Tania Clark, 33, allegedly told family, neighbors, friends and fellow parents she was dying of myeloma, a rare kind of cancer, and was $62,000 short of receiving a much-needed bone marrow transfusion.
To back up her story, Clark allegedly produced a letter written by a Dr. Robert Bates at the MD Anderson Cancer Center in Houston explaining her medical condition.
On Jan. 8, the Timpanogos Amateur Hockey Association, a league in which Clark's two sons played, gave Clark $1,000. Between Nov. 4, 2004, and Feb. 5, 2005, Oakcrest Elementary School, through a "Coins for Caring" campaign, raised more than $6,000, according to the criminal complaint.
Clark's neighbors, also pitched in, and from Nov. 5, 2004, through Feb. 5, 2005, raised more than $9,000 for the purportedly sick woman. Others offered to donate their bone marrow.

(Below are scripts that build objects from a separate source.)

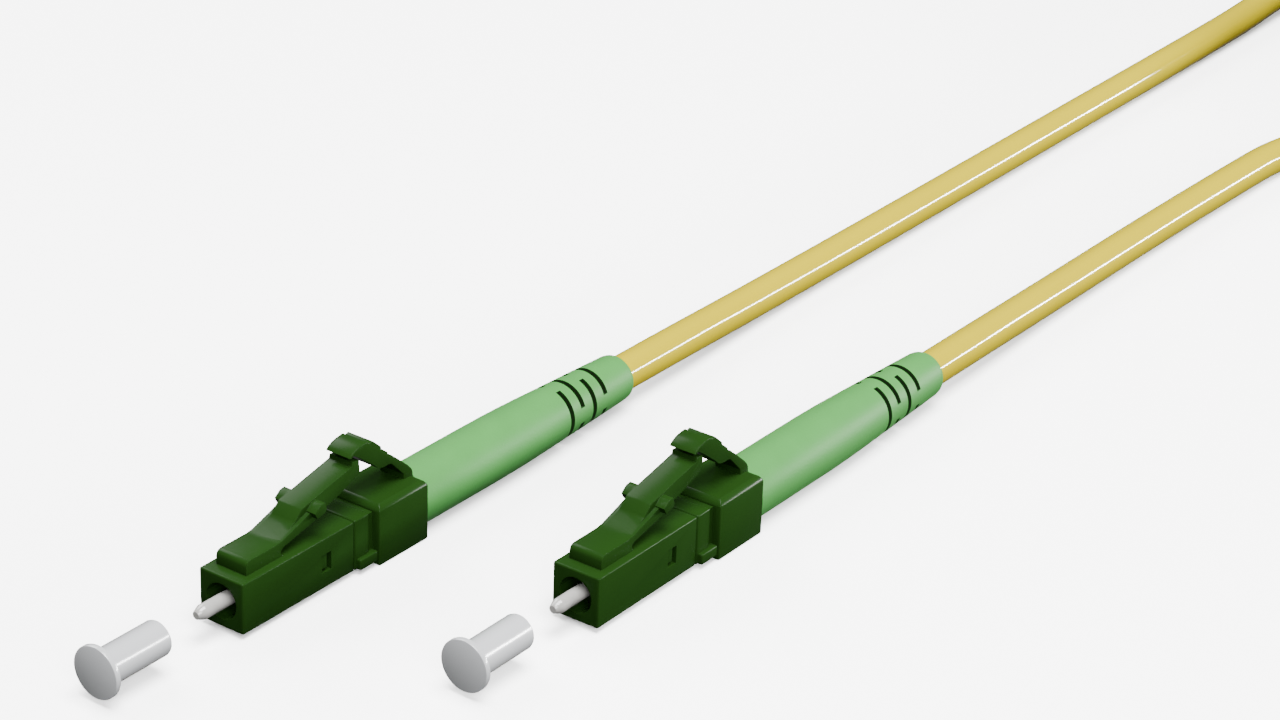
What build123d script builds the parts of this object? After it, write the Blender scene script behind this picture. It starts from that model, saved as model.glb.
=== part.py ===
from build123d import *
import math
import os

os.makedirs("parts", exist_ok=True)

# Patch cable with a small latching plug on each end of one cord, laid on a flat surface.
# Each plug is drawn in its own frame: the fibre's axis is Y, the front face is y = 0,
# the ferrule points to -Y, the cord leaves to +Y and the latch is on top (+Z).

# Front housing
body_width = 4.45
body_edge = 0.16
seam_y = 12.93
seam_gap = 0.06
mouth_bore = 3.1
mouth_depth = 2.05
shoulder_wall = 0.6
shoulder_bore = 1.9
chamber_bore = 3.5
window_y = 9.1
window_length = 1.1
window_height = 1.6

# Latch block and latch lever, outlines as (y, z)
block_width = 3.1
block_front = 1.2
block_top = 3.42
block_round = 0.45
hinge_y = 5.15
hinge_z = 3.2
hinge_radius = 0.33
hinge_clearance = 0.04
arm_width = 2.4
arm_top = [(6.2, 3.82), (7.1, 4.2), (8.0, 5.08), (13.9, 6.33), (14.0, 6.68)]
arm_rear = [(14.75, 6.6), (14.85, 5.42), (12.4, 4.5), (10.6, 4.03), (9.4, 3.78)]
arm_foot = [(8.4, 3.56), (6.6, 3.16)]
ramp_top = [(6.2, 3.82), (7.2, 4.15), (8.6, 4.62), (9.1, 5.17), (9.65, 5.25), (9.95, 4.6), (10.1, 4.1)]
lug_width = 4.2
lug_outline = [(8.8, 4.15), (8.5, 4.7), (9.1, 5.17), (9.65, 5.25), (9.9, 4.65), (9.75, 4.35)]

# Rear body, foot rails and clip collar
flange_end_y = 14.75
neck_width = 4.0
rail_out = 0.4
rail_start_y = 13.25
rail_height = 0.95
collar_start_y = 15.4
collar_length = 6.0
collar_width = 5.5
collar_height = 5.35
collar_round = 0.55
slip = 0.03

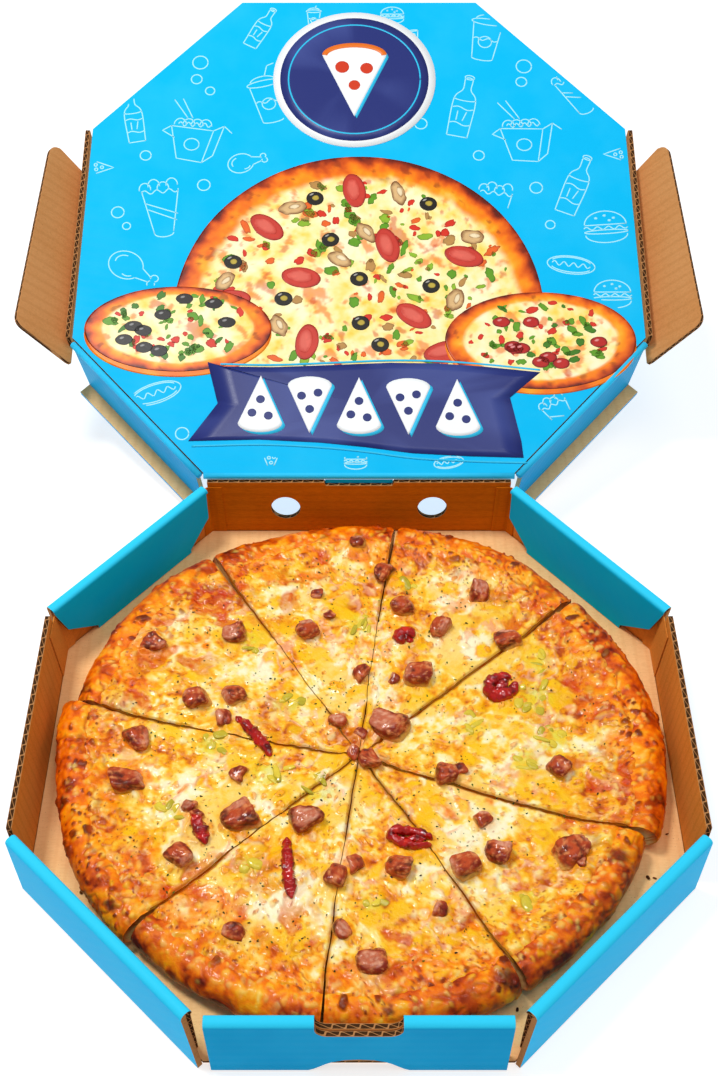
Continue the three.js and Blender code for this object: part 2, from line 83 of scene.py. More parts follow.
def colours(codes):
    """The linear colours of six-digit codes: c/12.92 below 0.04045, ((c + 0.055)/1.055)^2.4 above."""
    value = np.array([[int(code[i : i + 2], 16) / 255 for i in (0, 2, 4)] for code in codes.split()])
    return np.where(value < 0.04045, value / 12.92, ((value + 0.055) / 1.055) ** 2.4)


def colour(code):
    """One linear colour."""
    return colours(code)[0]


def paint(base, over, share):
    """Mixes two colours, or arrays of them: base + share * (over - base)."""
    share = np.asarray(share)[..., None]
    return base + share * (over - base)


def shaded(ramp, value):
    """The colour of a ramp at each value, joined straight between its stops."""
    places, shades = ramp
    return np.stack([np.interp(value, places, shades[:, k]) for k in range(3)], -1)


def ease(value, low, high):
    """0 below low, 1 above high, and 3t^2 - 2t^3 between."""
    t = np.clip((value - low) / (high - low), 0, 1)
    return t * t * (3 - 2 * t)


def lattice(i, j, seed):
    """A repeatable number from 0 to 1 for each lattice point, from multiplied and folded integers."""
    n = (i.astype(np.int64) * 374761393 + j.astype(np.int64) * 668265263 + seed * 974711) & 0xFFFFFFFF
    n = ((n ^ (n >> 13)) * 1274126177) & 0xFFFFFFFF
    return ((n ^ (n >> 16)) & 0xFFFFFF) / 0xFFFFFF


def swell(x, y, size, seed):
    """Smooth noise from -1 to 1: lattice numbers a size apart, blended by 3t^2 - 2t^3."""
    i, j = np.floor(x / size), np.floor(y / size)
    u, v = ease(x / size - i, 0, 1), ease(y / size - j, 0, 1)
    low = lattice(i, j, seed) * (1 - u) + lattice(i + 1, j, seed) * u
    high = lattice(i, j + 1, seed) * (1 - u) + lattice(i + 1, j + 1, seed) * u
    return 2 * (low * (1 - v) + high * v) - 1


def rough(x, y, size, seed, octaves=3):
    """Sum of smooth noises, each half the size and half the height of the one before."""
    total = 0
    for k in range(octaves):
        x, y = 0.8 * x + 0.6 * y, 0.8 * y - 0.6 * x
        total = total + swell(x, y, size / 2**k, seed + 17 * k) / 2**k
    return total / 1.6


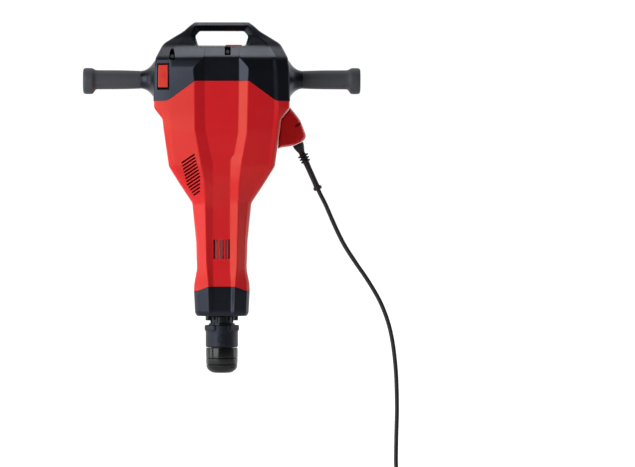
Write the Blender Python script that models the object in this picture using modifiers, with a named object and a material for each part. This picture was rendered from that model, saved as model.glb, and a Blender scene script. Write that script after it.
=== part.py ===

The woman's story began to unravel when an article in the South Valley Journal prompted an e-mail from her sister, who said the Clark could not be trusted. Others called the newspaper and warned she had pulled similar scams before.
In a statement to police, Clark allegedly admitted she has never been diagnosed or treated for cancer. According to court documents, no person named Bates -- the doctor who had written the letter describing her condition -- ever practiced medicine at the MD Anderson Cancer Center.
Sandy Curtis, whose son played hockey with Clark's two sons on the Provo Predators team, said, "We've been expecting (the charges) to come, so it's not really a surprise to any of us."
However, she did say Clark was "really outgoing, always wanted to make sure everyone was happy," Curtis said. "And that was the thing. She loved those kids and did so much for them."